> PROVIDED MATERIAL
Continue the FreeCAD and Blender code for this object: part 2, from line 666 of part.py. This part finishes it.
---
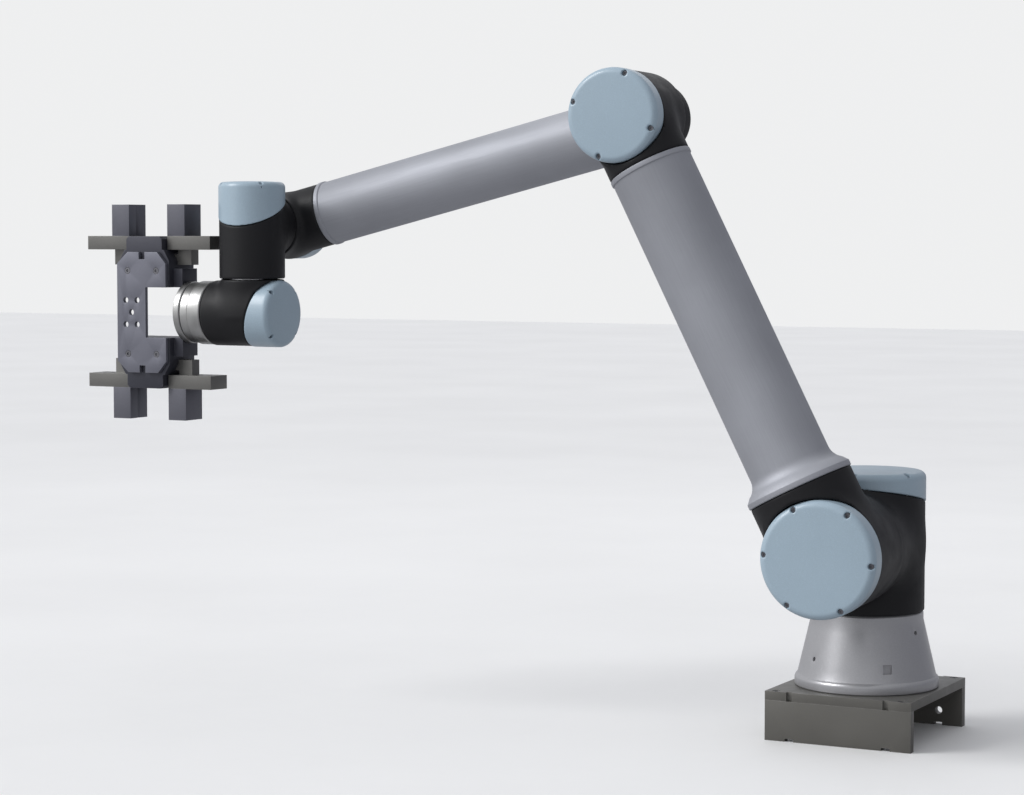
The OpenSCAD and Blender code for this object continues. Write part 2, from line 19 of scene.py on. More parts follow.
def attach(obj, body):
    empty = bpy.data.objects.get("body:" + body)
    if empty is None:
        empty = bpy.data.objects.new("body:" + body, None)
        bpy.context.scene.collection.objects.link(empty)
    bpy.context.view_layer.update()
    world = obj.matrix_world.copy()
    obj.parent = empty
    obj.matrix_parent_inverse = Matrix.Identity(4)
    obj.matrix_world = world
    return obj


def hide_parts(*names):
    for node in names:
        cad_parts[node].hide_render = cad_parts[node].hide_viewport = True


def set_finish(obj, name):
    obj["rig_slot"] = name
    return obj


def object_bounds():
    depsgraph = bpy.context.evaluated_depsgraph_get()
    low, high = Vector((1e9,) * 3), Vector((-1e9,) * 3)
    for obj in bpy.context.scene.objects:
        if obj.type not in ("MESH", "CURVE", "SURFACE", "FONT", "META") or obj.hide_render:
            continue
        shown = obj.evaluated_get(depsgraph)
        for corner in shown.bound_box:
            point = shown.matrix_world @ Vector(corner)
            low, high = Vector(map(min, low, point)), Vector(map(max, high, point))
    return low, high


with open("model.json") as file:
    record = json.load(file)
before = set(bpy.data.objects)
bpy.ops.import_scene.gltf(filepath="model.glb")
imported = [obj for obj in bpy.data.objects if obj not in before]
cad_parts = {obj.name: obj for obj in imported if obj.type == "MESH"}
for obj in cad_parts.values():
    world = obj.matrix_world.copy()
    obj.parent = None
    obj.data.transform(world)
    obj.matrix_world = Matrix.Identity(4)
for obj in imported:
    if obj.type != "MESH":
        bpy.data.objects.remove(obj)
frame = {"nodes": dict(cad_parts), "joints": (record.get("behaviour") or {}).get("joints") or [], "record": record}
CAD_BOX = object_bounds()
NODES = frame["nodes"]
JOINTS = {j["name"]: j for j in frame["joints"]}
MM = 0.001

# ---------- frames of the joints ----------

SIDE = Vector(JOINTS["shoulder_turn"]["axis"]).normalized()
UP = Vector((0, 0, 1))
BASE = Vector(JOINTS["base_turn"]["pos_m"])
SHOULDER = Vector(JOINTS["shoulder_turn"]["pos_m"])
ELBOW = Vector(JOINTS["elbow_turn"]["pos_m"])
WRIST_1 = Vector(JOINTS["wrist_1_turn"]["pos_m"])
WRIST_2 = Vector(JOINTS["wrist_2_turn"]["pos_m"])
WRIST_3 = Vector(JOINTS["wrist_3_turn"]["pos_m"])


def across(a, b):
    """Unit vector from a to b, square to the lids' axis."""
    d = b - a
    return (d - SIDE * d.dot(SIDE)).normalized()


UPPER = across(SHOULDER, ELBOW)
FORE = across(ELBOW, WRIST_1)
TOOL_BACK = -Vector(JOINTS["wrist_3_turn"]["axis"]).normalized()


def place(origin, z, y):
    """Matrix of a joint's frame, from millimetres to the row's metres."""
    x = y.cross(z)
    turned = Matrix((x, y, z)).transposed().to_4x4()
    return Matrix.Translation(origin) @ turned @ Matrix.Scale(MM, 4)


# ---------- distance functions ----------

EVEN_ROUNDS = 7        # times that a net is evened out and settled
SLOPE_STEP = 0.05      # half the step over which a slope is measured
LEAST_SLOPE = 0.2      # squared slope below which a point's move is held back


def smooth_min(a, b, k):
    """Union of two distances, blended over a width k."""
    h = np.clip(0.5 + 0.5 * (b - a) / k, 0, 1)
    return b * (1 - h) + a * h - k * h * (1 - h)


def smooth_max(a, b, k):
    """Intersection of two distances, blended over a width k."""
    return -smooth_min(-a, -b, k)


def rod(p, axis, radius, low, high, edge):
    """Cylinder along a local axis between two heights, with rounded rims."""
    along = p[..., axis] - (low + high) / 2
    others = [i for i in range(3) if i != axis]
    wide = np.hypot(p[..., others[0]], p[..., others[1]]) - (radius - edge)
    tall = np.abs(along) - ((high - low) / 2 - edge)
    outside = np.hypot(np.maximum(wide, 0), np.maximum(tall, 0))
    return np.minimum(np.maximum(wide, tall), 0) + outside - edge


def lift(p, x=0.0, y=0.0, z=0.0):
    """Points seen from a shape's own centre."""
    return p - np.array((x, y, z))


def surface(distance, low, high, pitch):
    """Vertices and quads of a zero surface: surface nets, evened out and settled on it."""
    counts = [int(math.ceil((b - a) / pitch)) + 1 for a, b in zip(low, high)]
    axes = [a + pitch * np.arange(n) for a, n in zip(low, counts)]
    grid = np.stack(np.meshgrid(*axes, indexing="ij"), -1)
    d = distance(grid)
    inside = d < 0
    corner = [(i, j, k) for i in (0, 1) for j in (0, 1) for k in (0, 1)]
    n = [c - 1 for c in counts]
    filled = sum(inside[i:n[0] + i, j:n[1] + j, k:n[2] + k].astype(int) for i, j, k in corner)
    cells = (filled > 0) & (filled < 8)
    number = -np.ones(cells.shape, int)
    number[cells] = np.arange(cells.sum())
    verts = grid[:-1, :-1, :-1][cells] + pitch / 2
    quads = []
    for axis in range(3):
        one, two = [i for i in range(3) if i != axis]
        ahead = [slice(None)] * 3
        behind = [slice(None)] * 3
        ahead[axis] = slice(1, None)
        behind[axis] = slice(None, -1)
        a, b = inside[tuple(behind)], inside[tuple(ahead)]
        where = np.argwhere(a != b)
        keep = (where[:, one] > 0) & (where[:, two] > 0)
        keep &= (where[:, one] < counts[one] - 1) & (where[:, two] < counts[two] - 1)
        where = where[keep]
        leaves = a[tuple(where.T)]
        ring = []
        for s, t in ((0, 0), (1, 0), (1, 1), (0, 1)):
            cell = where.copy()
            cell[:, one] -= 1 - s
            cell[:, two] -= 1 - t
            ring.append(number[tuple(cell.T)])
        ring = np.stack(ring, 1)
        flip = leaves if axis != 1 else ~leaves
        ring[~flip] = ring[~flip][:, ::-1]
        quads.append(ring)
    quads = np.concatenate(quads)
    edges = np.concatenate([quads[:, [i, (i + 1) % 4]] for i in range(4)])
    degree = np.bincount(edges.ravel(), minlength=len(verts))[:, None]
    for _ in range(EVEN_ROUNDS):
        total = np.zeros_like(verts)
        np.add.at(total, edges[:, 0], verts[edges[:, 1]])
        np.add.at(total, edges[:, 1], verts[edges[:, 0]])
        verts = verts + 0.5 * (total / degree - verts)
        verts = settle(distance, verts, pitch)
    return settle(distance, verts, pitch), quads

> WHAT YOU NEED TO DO
Your task is to collect every line above that contains the word "code".

> FINISHED TASK
Continue the FreeCAD and Blender code for this object: part 2, from line 666 of part.py. This part finishes it.
The OpenSCAD and Blender code for this object continues. Write part 2, from line 19 of scene.py on. More parts follow.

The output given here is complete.